Unemployed people who want to continue the coverage they had at work can get six months of free COBRA coverage, a huge boon because otherwise they would be responsible for 100% of the premium cost. That’s also true for those who have had their hours cut, and lost insurance as a result, but are still employed.
People who already have coverage under the ACA will see a reduction in their premiums retroactive to January 1. The details of how that’s going to work are as of yet not clear—whether the premium cost resets automatically or discounts or refunds have to be requested. That might be done on a state-by-state basis. If you’ve got ACA coverage, the Kaiser Family Foundation’s premium subsidy calculator has been updated with the new law and can help determine new premiums. These extra subsidies will last for two years.
The law has significant new Medicaid provisions, providing additional incentives for the 12 states (Alabama, Florida, Georgia, Kansas, Mississippi, North Carolina, South Carolina, South Dakota, Tennessee, Texas, Wisconsin, and Wyoming) that haven’t expanded to do so. Already, the federal government pays a permanent matching rate of 90% for the expansion population, and it is offering an additional 5% matching rate to those 12 states for a two-year period, no matter when they expand. That’s on top of a temporary 6.2% matching increase that is in effect for the duration of the pandemic emergency.
All states can use a new “state plan” Medicaid option that would extend maternal health coverage to women for one full year after the end of pregnancy, a great expansion of the current 60-day limit, starting next April and lasting for 5 years (unless it’s made permanent by Congress). Prior coronavirus relief legislation allowed for Medicaid to cover testing for the uninsured, and the new law continues that and extends Medicaid and CHIP coverage to vaccines and treatment, including prescriptions without cost-sharing, so families don’t have to pay.
All of this on top of the billions that will be spent on vaccines, testing, and tracing as well as vaccine education. To ensure that all communities are reached the law allows the public health workforce to expand, with $7.6 billion going to help public health departments staff make sure that there’s personnel to get the vaccine out and to do contact tracing and testing. There’s another $7.6 billion for community health centers which operate in underserved areas, and $250 million for states to establish teams of healthcare workers who will be deployed specifically to nursing homes to help combat the virus.

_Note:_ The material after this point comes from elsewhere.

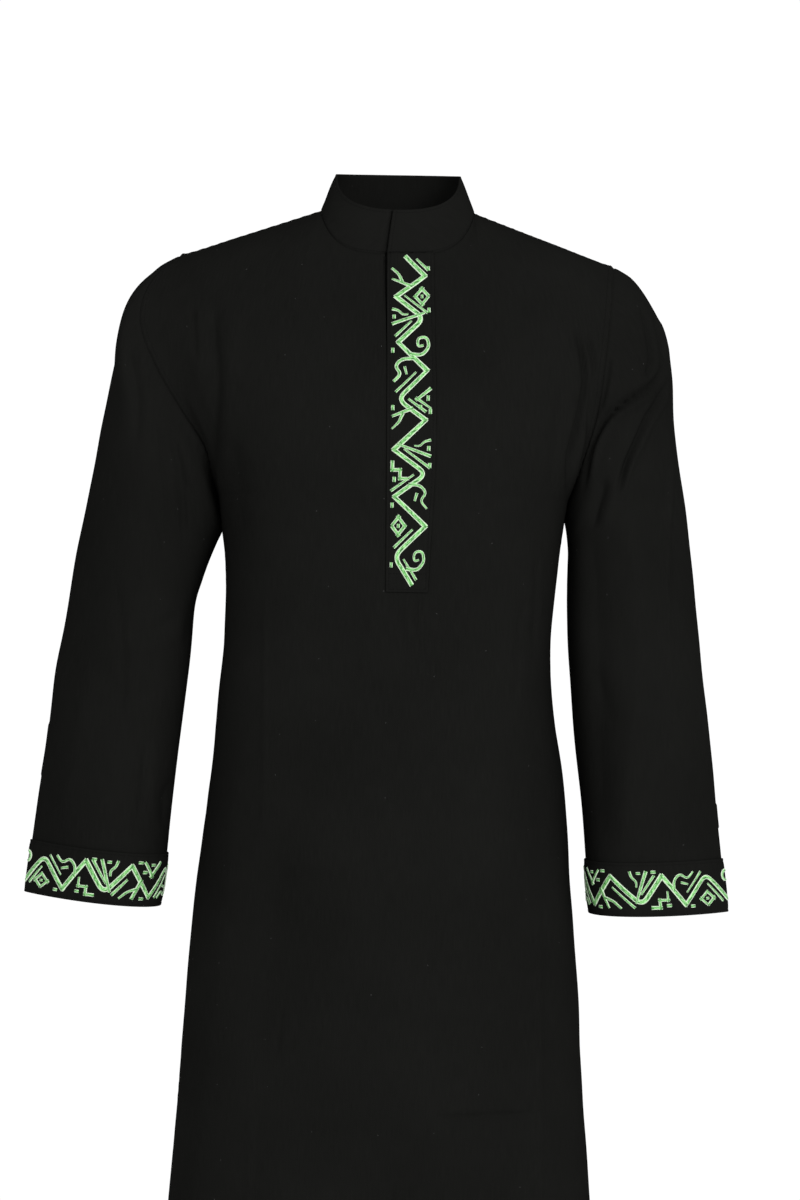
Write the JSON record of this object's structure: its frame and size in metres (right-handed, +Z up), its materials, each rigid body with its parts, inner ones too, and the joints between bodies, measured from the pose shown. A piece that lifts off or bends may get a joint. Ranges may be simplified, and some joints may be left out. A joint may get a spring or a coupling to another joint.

Biden’s American Rescue Plan is the beginning of building up a public health system that has been allowed to atrophy for too long. It’s also the beginning of the Biden-Sanders task force plan for healthcare reform created last year. That plan called for bigger subsidies on Obamacare exchanges and for more lower-income Americans to be covered. Here’s a first step. Still to come is establishing a public option on the exchanges, for people to buy into a Medicare-like program; lowering the Medicare-eligible age to 60; allowing Medicare to negotiate drug prices; and allowing undocumented immigrants to participate in the ACA marketplace, but without subsidies.
Biden seized this horrible moment in time to make his own big fucking deal law, one that builds on what he and President Obama started all those years ago. It is a monumental achievement even before all the provisions get rolled out.